Businesses are becoming more aware of climate risks and ESG opportunities, enabling them to adopt resilient practices that bolster their competitiveness. This provides an enabling environment in which stronger private sector, government, and civil society partnerships can lead to progressively supporting ongoing efforts as well. towards enhanced awareness, when further complemented by improved access to finance, de-risked projects, accessing blended loans, and opened participation in carbon markets.
Collectively, these overarching aims are to contribute to Ghana’s broader ambitions: a transformed economy where sustainability aligns with profitability, enhanced resilience, and access to global funding, supporting targets like 45 percent renewable energy and 65 percent ESG literacy by 2030 (GIPC, 2025).
As echoed by participants during the scoping phase, sustainability has become a new benchmark for trust and success in global markets.

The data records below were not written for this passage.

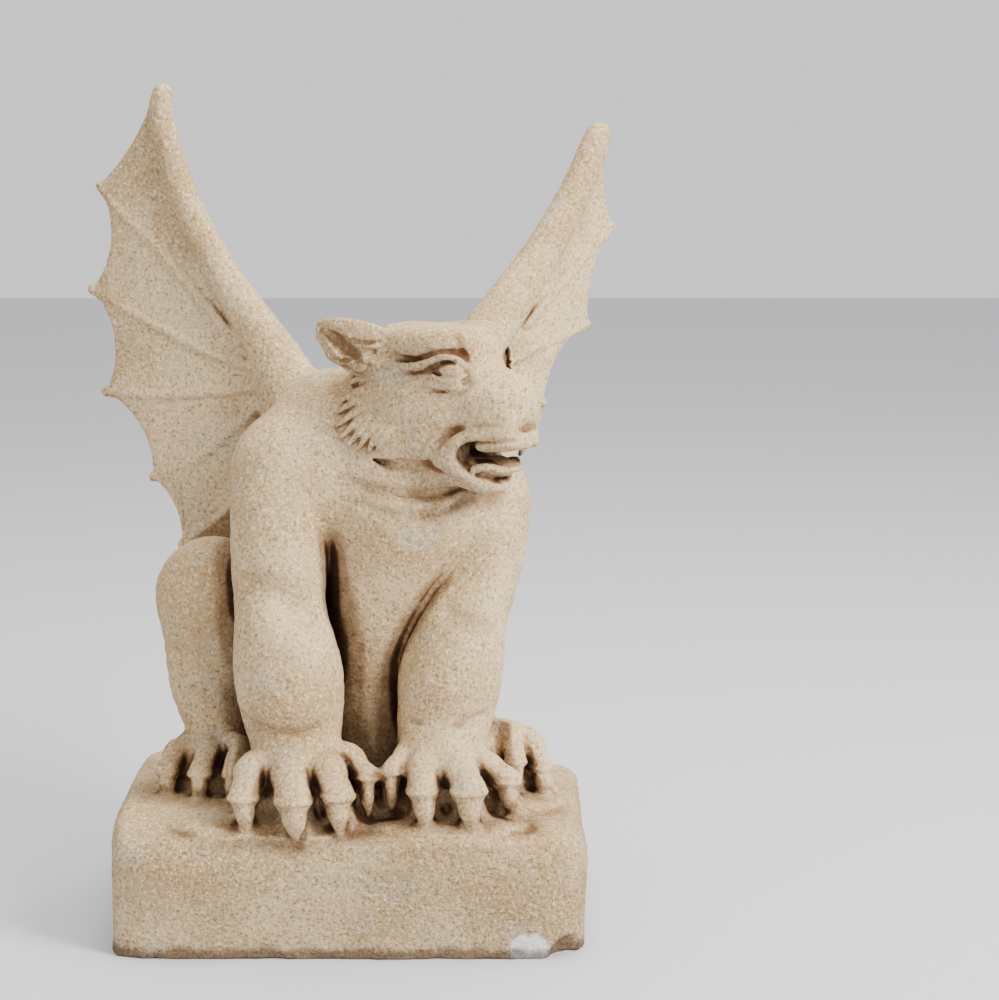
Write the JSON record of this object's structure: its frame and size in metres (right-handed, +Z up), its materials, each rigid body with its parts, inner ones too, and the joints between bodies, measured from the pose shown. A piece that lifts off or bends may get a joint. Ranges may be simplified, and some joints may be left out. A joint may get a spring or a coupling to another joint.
{
  "type": "gargoyle statue",
  "caption": "Crouching winged beast with an open fanged mouth and clawed feet on a block plinth, cast in one piece of stone, for a roof, wall head or garden.",
  "frame": {"origin": "middle of the plinth's flat underside, on the surface that it stands on", "axes": "+Z up, chest and forepaws towards -Y, the head turned towards +X, wings to -X and +X"},
  "size_m": [0.5326, 0.4273, 0.8001],
  "materials": {
    "stone": "weathered sandy cast stone, warm beige, brown patina in the hollows"
  },
  "bodies": {
    "root": {"gargoyle": "stone"}
  },
  "joints": []
}
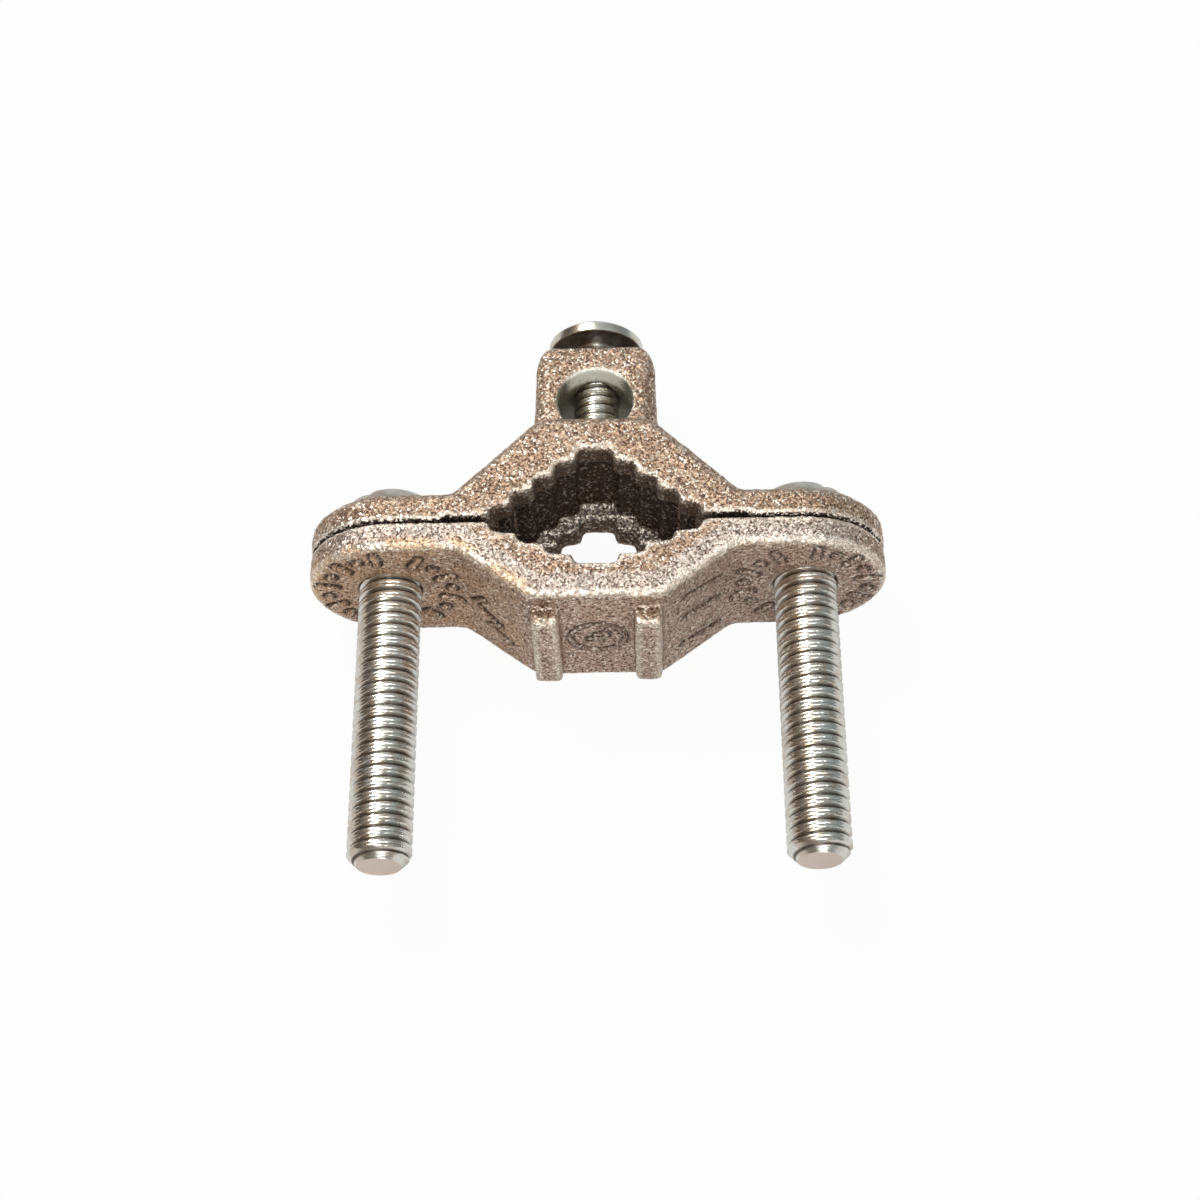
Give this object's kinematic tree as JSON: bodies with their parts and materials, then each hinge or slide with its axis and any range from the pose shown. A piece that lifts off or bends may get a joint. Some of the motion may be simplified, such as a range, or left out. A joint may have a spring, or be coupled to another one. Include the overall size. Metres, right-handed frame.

The collective efforts of policymakers, investors, and entrepreneurs in harmonising standards, expanding finance, and prioritising capacity building will be essential to turning climate challenges into lasting competitive advantages for the country.
The ICACE project is led by Climate and Development Knowledge Network (CDKN) Ghana, in partnership with the Ghana National Chamber of Commerce and Industry (GNCCI), with funding from International Development Research Centre (IDRC), and seeks to translate global climate and ESG insights into practical tools for Ghanaian businesses.
[1] Integrating Climate Action into Commercial Enterprises (ICACE) project; is led by Climate and Development Knowledge Network, in partnership with the Ghana National Chamber of Commerce and Industry (GNCCI), with funding from International Development Research Centre (IDRC), seeks to translate global climate and ESG insights into practical tools for Ghanaian businesses.